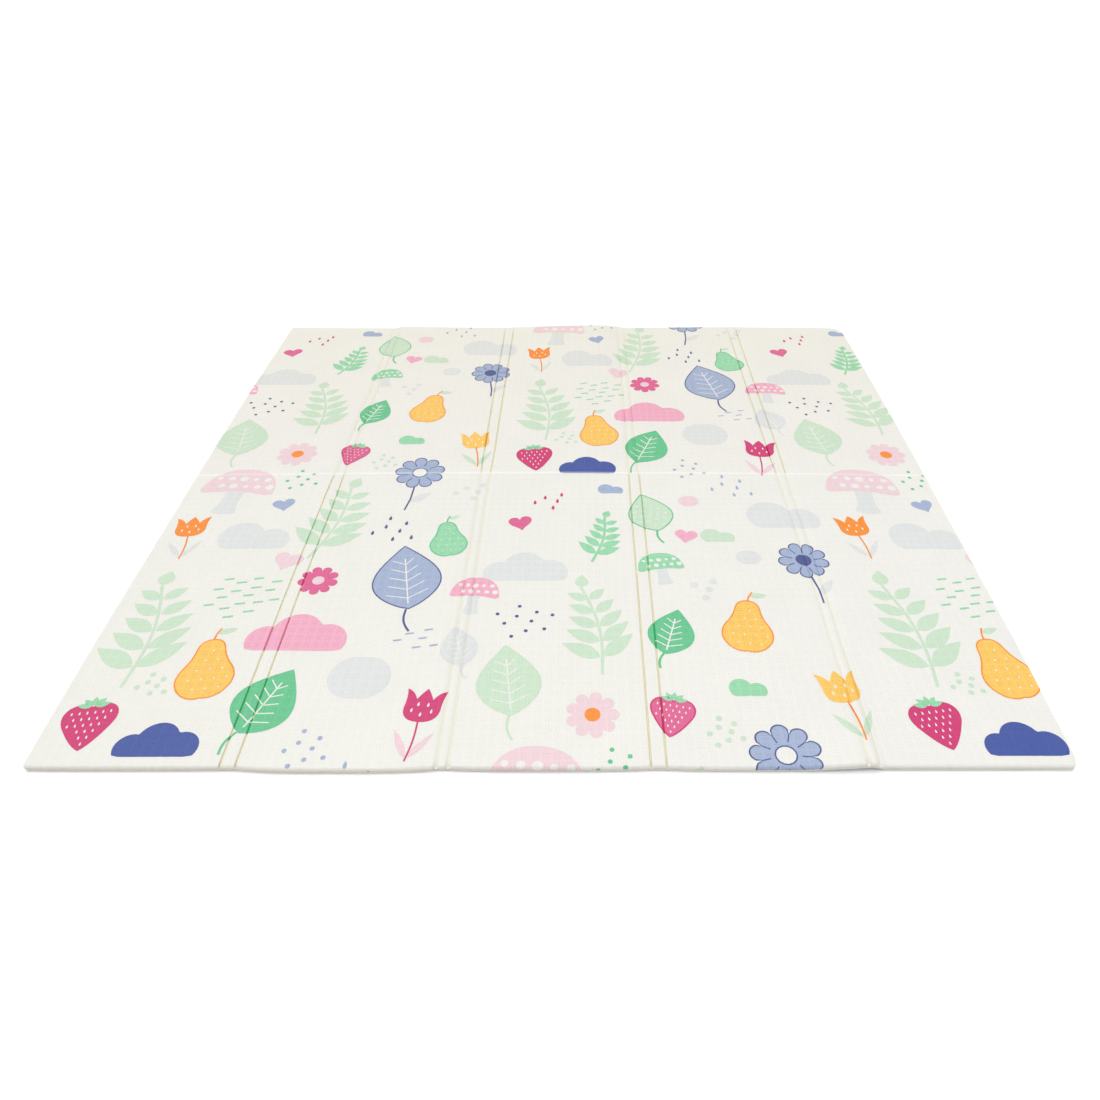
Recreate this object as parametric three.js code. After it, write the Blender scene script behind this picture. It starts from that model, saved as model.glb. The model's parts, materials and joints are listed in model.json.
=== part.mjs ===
// Folding play mat, lying open: one board of closed-cell foam, covered on both faces by a
// plastic film. Four hinge strips run from front to back, each between two pressed grooves,
// and one shallow crease runs across the middle, so that ten panels fold into a stack.
// Millimetres. X runs along the front edge, Y runs away from it, Z is up. The origin is on
// the surface that the mat lies on, below the middle of the mat.

import * as THREE from 'three';

// The board
const WIDTH = 2000;
const DEPTH = 1800;
const THICKNESS = 15;
const CORNER_RADIUS = 14;
const TOP_EDGE_RADIUS = 5;
const BOTTOM_EDGE_RADIUS = 2.5;
const SIDE_SEAM = 6;

// The two grooves of each hinge strip, measured from the left edge of the mat. A strip that
// folds inwards in the front half folds outwards in the back half, and the next strip the
// other way round.
const HINGE_STRIPS = [
  { left: 367, right: 396, foldsInward: 'front' },
  { left: 775, right: 801, foldsInward: 'back' },
  { left: 1191, right: 1220, foldsInward: 'front' },
  { left: 1594, right: 1618, foldsInward: 'back' },
];

// A groove is a narrow nick where its strip folds inwards. Where the strip folds outwards, the
// film there has stretched, and the same groove is a wider channel with soft shoulders.
const GROOVE_DEPTH = { nick: 9.5, channel: 8.5 };
const GROOVE_HALF_WIDTH = { nick: 2.6, channel: 8 };
const GROOVE_FLOOR = 0.6;
const UNDERSIDE_GROOVE_DEPTH = 2.5;
const GROOVE_OFFSETS = [GROOVE_FLOOR, GROOVE_HALF_WIDTH.nick, GROOVE_HALF_WIDTH.channel];

// The crease across the mat
const CREASE_FROM_MIDDLE = 25;
const CREASE_HALF_WIDTH = 6;
const CREASE_DEPTH = 2;
const CREASE_UNDERSIDE_DEPTH = 1;
const CREASE_FLOOR = 1.5;
const CREASE_ROWS = [-CREASE_HALF_WIDTH, -CREASE_FLOOR, CREASE_FLOOR, CREASE_HALF_WIDTH];

// How far the outline has drawn in at the corners and bulged between them
const SIDE_BULGE = 4;
const FRONT_CORNER_DRAW = 6;
const BACK_CORNER_DRAW = 16;
const PANEL_BULGES = [
  { front: 1, back: -6 },
  { front: 6, back: 6 },
  { front: 3, back: 12 },
  { front: 3, back: 9 },
  { front: 0, back: 6 },
];
const BULGE_REACH = 500;

// Where an end of the mat stands off the floor: how high, and how far the rise carries to the
// left, to the right and into the mat
const LIFTS = [
  { x: 604, end: 'front', height: 8, leftReach: 170, rightReach: 30, inward: 420 },
  { x: 0, end: 'back', height: 5, leftReach: 420, rightReach: 230, inward: 450 },
];

// How finely the long plain stretches are divided, the rows a little closer towards the ends
const PANEL_COLUMNS = 3;
const HALF_ROWS = 4;
const ROW_CROWDING = 0.8;

const clamp01 = (t) => Math.min(1, Math.max(0, t));
const smooth = (t) => clamp01(t) ** 2 * (3 - 2 * clamp01(t));

const grooves = HINGE_STRIPS.flatMap((strip) => [
  { x: strip.left - WIDTH / 2, foldsInward: strip.foldsInward },
  { x: strip.right - WIDTH / 2, foldsInward: strip.foldsInward },
]);

// The panels and what lies between them, as stretches along the front edge
const panels = PANEL_BULGES.map((bulge, i) => ({
  ...bulge,
  from: i === 0 ? -WIDTH / 2 : HINGE_STRIPS[i - 1].right - WIDTH / 2,
  to: i === HINGE_STRIPS.length ? WIDTH / 2 : HINGE_STRIPS[i].left - WIDTH / 2,
}));

// 1 in the middle of a groove, 0 at its shoulders, with an even slope or a soft one
function grooveShape(distance, halfWidth, soft) {
  const t = clamp01((halfWidth - distance) / (halfWidth - GROOVE_FLOOR));
  return soft ? smooth(t) : t;
}

function topGrooveDepth(x, y) {
  let depth = 0;
  for (const groove of grooves) {
    const half = y < CREASE_FROM_MIDDLE ? 'front' : 'back';
    const kind = groove.foldsInward === half ? 'nick' : 'channel';
    const shape = grooveShape(Math.abs(x - groove.x), GROOVE_HALF_WIDTH[kind], kind === 'channel');
    depth = Math.max(depth, GROOVE_DEPTH[kind] * shape);
  }
  return depth;
}

function undersideGrooveDepth(x) {
  const shapes = grooves.map((g) => grooveShape(Math.abs(x - g.x), GROOVE_HALF_WIDTH.nick, false));
  return UNDERSIDE_GROOVE_DEPTH * Math.max(...shapes);
}

function creaseShape(y) {
  return smooth((CREASE_HALF_WIDTH - Math.abs(y - CREASE_FROM_MIDDLE)) / CREASE_HALF_WIDTH);
}

// How far the whole board stands off the floor
function liftAt(x, y) {
  let height = 0;
  for (const lift of LIFTS) {
    const reach = x < lift.x ? lift.leftReach : lift.rightReach;
    const fromEnd = lift.end === 'front' ? y + DEPTH / 2 : DEPTH / 2 - y;
    const across = smooth(1 - Math.abs(x - lift.x) / reach);
    height = Math.max(height, lift.height * across * smooth(1 - fromEnd / lift.inward));
  }
  return height;
}

// The even rectangle of the lattice, pushed into the outline that the mat really has
function outline(x, y) {
  const fromMiddle = y / (DEPTH / 2);
  const frontDraw = FRONT_CORNER_DRAW * clamp01(-2 * fromMiddle - 1) ** 2;
  const backDraw = BACK_CORNER_DRAW * clamp01(fromMiddle) ** 2;
  const sideways = (SIDE_BULGE - frontDraw - backDraw) * x / (WIDTH / 2);
  const panel = panels.find((p) => x >= p.from && x <= p.to);
  let lengthways = 0;
  if (panel) {
    const fromCentre = (2 * x - panel.from - panel.to) / (panel.to - panel.from);
    const bulge = y < 0 ? -panel.front : panel.back;
    const nearEnd = smooth(1 - (DEPTH / 2 - Math.abs(y)) / BULGE_REACH);
    lengthways = bulge * (1 - fromCentre ** 4) * nearEnd;
  }
  return [x + sideways, y + lengthways];
}

// The rounded rim, station by station from the side of the board inwards: how far a station
// lies in from the outline and how far below, or above, the flat of its face
function rimStations(radius, sideHeight) {
  const diagonal = radius * (1 - Math.SQRT1_2);
  return [
    { inset: 0, away: sideHeight },
    { inset: 0, away: radius },
    { inset: diagonal, away: diagonal },
    { inset: radius, away: 0 },
    { inset: CORNER_RADIUS, away: 0 },
  ];
}

const topRim = rimStations(TOP_EDGE_RADIUS, THICKNESS - SIDE_SEAM);
const bottomRim = rimStations(BOTTOM_EDGE_RADIUS, SIDE_SEAM);
const LAST = topRim.length - 1;

// The lattice lines between the rims, as distances from the middle of the mat
function innerColumns() {
  const columns = grooves.flatMap((g) => GROOVE_OFFSETS.flatMap((o) => [g.x - o, g.x + o]));
  for (const panel of panels) {
    for (let k = 1; k <= PANEL_COLUMNS; k += 1) {
      columns.push(panel.from + (panel.to - panel.from) * k / (PANEL_COLUMNS + 1));
    }
  }
  return columns.sort((a, b) => a - b);
}

function innerRows() {
  const rows = CREASE_ROWS.map((offset) => CREASE_FROM_MIDDLE + offset);
  const ends = DEPTH / 2 - CORNER_RADIUS;
  for (let k = 1; k <= HALF_ROWS; k += 1) {
    const share = (k / (HALF_ROWS + 1)) ** ROW_CROWDING;
    rows.push(CREASE_FROM_MIDDLE - (ends + CREASE_FROM_MIDDLE) * share);
    rows.push(CREASE_FROM_MIDDLE + (ends - CREASE_FROM_MIDDLE) * share);
  }
  return rows.sort((a, b) => a - b);
}

const columns = innerColumns();
const rows = innerRows();
const across = columns.length + 2 * (LAST + 1);
const along = rows.length + 2 * (LAST + 1);

// Where a lattice line lies: inside the board, or at a station of the rim on one side
function latticeLine(index, count, inner, half) {
  if (index <= LAST) return { station: index, side: -1, at: -half + CORNER_RADIUS };
  if (index >= count - 1 - LAST) return { station: count - 1 - index, side: 1, at: half - CORNER_RADIUS };
  return { station: LAST, side: 0, at: inner[index - LAST - 1] };
}

// One lattice point in plan, with the drop of its rim. At a corner the stations are nested
// arcs about one centre, and each arc is shared out between the lattice lines that cross it.
function planPoint(i, j, rim) {
  const column = latticeLine(i, across, columns, WIDTH / 2);
  const row = latticeLine(j, along, rows, DEPTH / 2);
  const ring = Math.min(column.station, row.station);
  const { inset, away } = rim[ring];
  const reach = CORNER_RADIUS - inset;
  const later = Math.max(column.station, row.station);
  const turn = ring === LAST ? 0 : (Math.PI / 4) * (LAST - later) / (LAST - ring);
  const long = ring === LAST ? 0 : reach * Math.cos(turn);
  const short = ring === LAST ? 0 : reach * Math.sin(turn);
  const columnIsRing = column.station <= row.station;
  const x = column.at + column.side * (columnIsRing ? long : short);
  const y = row.at + row.side * (columnIsRing ? short : long);
  return { x, y, away };
}

function topPoint(i, j) {
  const { x, y, away } = planPoint(i, j, topRim);
  const pressed = topGrooveDepth(x, y) + CREASE_DEPTH * creaseShape(y);
  const below = Math.min(Math.max(away, pressed), THICKNESS - SIDE_SEAM);
  return new THREE.Vector3(...outline(x, y), THICKNESS - below + liftAt(x, y));
}

function bottomPoint(i, j) {
  const { x, y, away } = planPoint(i, j, bottomRim);
  const pressed = Math.max(undersideGrooveDepth(x), CREASE_UNDERSIDE_DEPTH * creaseShape(y));
  return new THREE.Vector3(...outline(x, y), Math.max(away, pressed) + liftAt(x, y));
}

// The two faces share the seam that runs round the side of the board
function boardGeometry() {
  const positions = [];
  const index = [];
  const onSeam = (i, j) => i === 0 || j === 0 || i === across - 1 || j === along - 1;
  const topIds = new Map();
  const id = (i, j) => i * along + j;
  const addPoint = (p) => {
    positions.push(p.x, p.y, p.z);
    return positions.length / 3 - 1;
  };
  for (let i = 0; i < across; i += 1) {
    for (let j = 0; j < along; j += 1) topIds.set(id(i, j), addPoint(topPoint(i, j)));
  }
  const bottomIds = new Map();
  for (let i = 0; i < across; i += 1) {
    for (let j = 0; j < along; j += 1) {
      const shared = onSeam(i, j) ? topIds.get(id(i, j)) : addPoint(bottomPoint(i, j));
      bottomIds.set(id(i, j), shared);
    }
  }
  for (let i = 0; i < across - 1; i += 1) {
    for (let j = 0; j < along - 1; j += 1) {
      const corners = [id(i, j), id(i + 1, j), id(i + 1, j + 1), id(i, j + 1)];
      const [a, b, c, d] = corners.map((k) => topIds.get(k));
      index.push(a, b, c, a, c, d);
      const [e, f, g, h] = corners.map((k) => bottomIds.get(k));
      index.push(e, g, f, e, h, g);
    }
  }
  const geometry = new THREE.BufferGeometry();
  geometry.setAttribute('position', new THREE.Float32BufferAttribute(positions, 3));
  geometry.setIndex(index);
  geometry.computeVertexNormals();
  return geometry;
}

// Cream film, satin
const film = new THREE.MeshStandardMaterial({ color: 0xf2f0e8, roughness: 0.55, metalness: 0 });

const mat = new THREE.Mesh(boardGeometry(), film);
mat.name = 'mat';

// The two ends bulge by different amounts, so the mat is set back over the origin
const farthest = (end) => Math.max(...PANEL_BULGES.map((bulge) => bulge[end]));
mat.position.y = (farthest('front') - farthest('back')) / 2;

const playMat = new THREE.Group();
playMat.add(mat);

export default playMat;
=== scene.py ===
import bisect
import json
import math

import bpy
import numpy as np
from mathutils import Matrix, Vector
from mathutils.geometry import tessellate_polygon

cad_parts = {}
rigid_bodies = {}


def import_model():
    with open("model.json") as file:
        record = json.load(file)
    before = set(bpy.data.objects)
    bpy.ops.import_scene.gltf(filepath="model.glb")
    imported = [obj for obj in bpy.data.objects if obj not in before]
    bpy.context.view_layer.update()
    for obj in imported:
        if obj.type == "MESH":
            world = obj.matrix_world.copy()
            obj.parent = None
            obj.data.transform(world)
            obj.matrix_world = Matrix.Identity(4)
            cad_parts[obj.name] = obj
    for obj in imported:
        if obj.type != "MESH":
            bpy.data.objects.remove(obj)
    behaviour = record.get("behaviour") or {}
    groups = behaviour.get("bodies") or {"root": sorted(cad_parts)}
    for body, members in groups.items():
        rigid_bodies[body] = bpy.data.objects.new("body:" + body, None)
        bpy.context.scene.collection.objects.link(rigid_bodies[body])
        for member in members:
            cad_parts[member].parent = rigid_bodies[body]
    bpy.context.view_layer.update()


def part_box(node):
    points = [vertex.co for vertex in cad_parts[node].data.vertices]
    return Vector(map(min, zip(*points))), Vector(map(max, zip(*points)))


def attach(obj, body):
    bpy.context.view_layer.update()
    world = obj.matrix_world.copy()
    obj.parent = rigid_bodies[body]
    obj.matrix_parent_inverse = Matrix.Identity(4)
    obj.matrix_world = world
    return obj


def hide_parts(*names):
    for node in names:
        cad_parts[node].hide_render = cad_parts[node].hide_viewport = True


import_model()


# The board: one sheet of closed-cell foam under a bonded plastic film. Hot bars press the two
# grooves of each hinge strip and the crease across the middle into it, and the film is drawn
# round the rim. All sizes are in metres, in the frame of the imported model.

THICKNESS = 0.015
CORNER_RADIUS = 0.0065
TOP_EDGE_RADIUS = 0.005
BOTTOM_EDGE_RADIUS = 0.0025
SIDE_SEAM = 0.006

# The even places of the two grooves of each hinge strip, from the left edge, the half in which
# the strip folds inwards, and how far it wanders sideways, at five places from front to back
HINGE_STRIPS = [
    {"left": 0.367, "right": 0.396, "inward": "front",
     "wander": [0.007, 0.004, 0.0055, 0.0115, 0.013]},
    {"left": 0.775, "right": 0.801, "inward": "back",
     "wander": [0.004, 0.003, 0.0025, 0.005, 0.009]},
    {"left": 1.191, "right": 1.220, "inward": "front",
     "wander": [-0.0035, -0.0035, -0.0055, -0.0085, -0.010]},
    {"left": 1.594, "right": 1.618, "inward": "back",
     "wander": [0.003, 0.0055, 0.001, -0.0065, -0.013]},
]
GROOVE_FROM_MIDDLE = {"nick": 0.015, "channel": 0.011}
SPREAD_CHANGEOVER = 0.10
# The shape of each kind of groove, and how strongly it carries painted groove shade: the yellow cast of
# light bouncing in the groove
GROOVES = {
    "nick": {"depth": 0.0030, "half": 0.0026, "sag": 0.0002, "reach": 0.010, "groove_shade": 1.0},
    "channel": {"depth": 0.0021, "half": 0.0070, "sag": 0.0009, "reach": 0.017, "groove_shade": 0.42},
}
GROOVE_FLOOR = 0.0005
# How far from a groove's middle its painted groove shade reaches
GROOVE_SHADE_HALF_WIDTH = {"nick": 0.0026, "channel": 0.0042}
PINCHED_DEPTH = 0.0085
PINCH_REACH = 0.013
# How much painted highlight lightens the pinched groove ends at the front rim
PINCH_HIGHLIGHT = 0.65
BACK_END_SHARE = 0.3
BACK_END_REACH = 0.05
UNDERSIDE_GROOVE = {"depth": 0.0025, "half": 0.0026}

CREASE_Y = 0.025
CREASE_BOW = -0.013
CREASE_BOW_REACH = 0.6
CREASE_HALF_WIDTH = 0.006
CREASE_DEPTH = 0.0006
CREASE_CHANGEOVER = 0.018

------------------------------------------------

◆ Requirements ◆
Taking the material above, extract exactly and only the lines from the line with "Cream film, satin" to the line with "before = set(bpy.data.objects)", inclusive of both.

◆ Output of the task ◆
// Cream film, satin
const film = new THREE.MeshStandardMaterial({ color: 0xf2f0e8, roughness: 0.55, metalness: 0 });

const mat = new THREE.Mesh(boardGeometry(), film);
mat.name = 'mat';

// The two ends bulge by different amounts, so the mat is set back over the origin
const farthest = (end) => Math.max(...PANEL_BULGES.map((bulge) => bulge[end]));
mat.position.y = (farthest('front') - farthest('back')) / 2;

const playMat = new THREE.Group();
playMat.add(mat);

export default playMat;
=== scene.py ===
import bisect
import json
import math

import bpy
import numpy as np
from mathutils import Matrix, Vector
from mathutils.geometry import tessellate_polygon

cad_parts = {}
rigid_bodies = {}


def import_model():
    with open("model.json") as file:
        record = json.load(file)
    before = set(bpy.data.objects)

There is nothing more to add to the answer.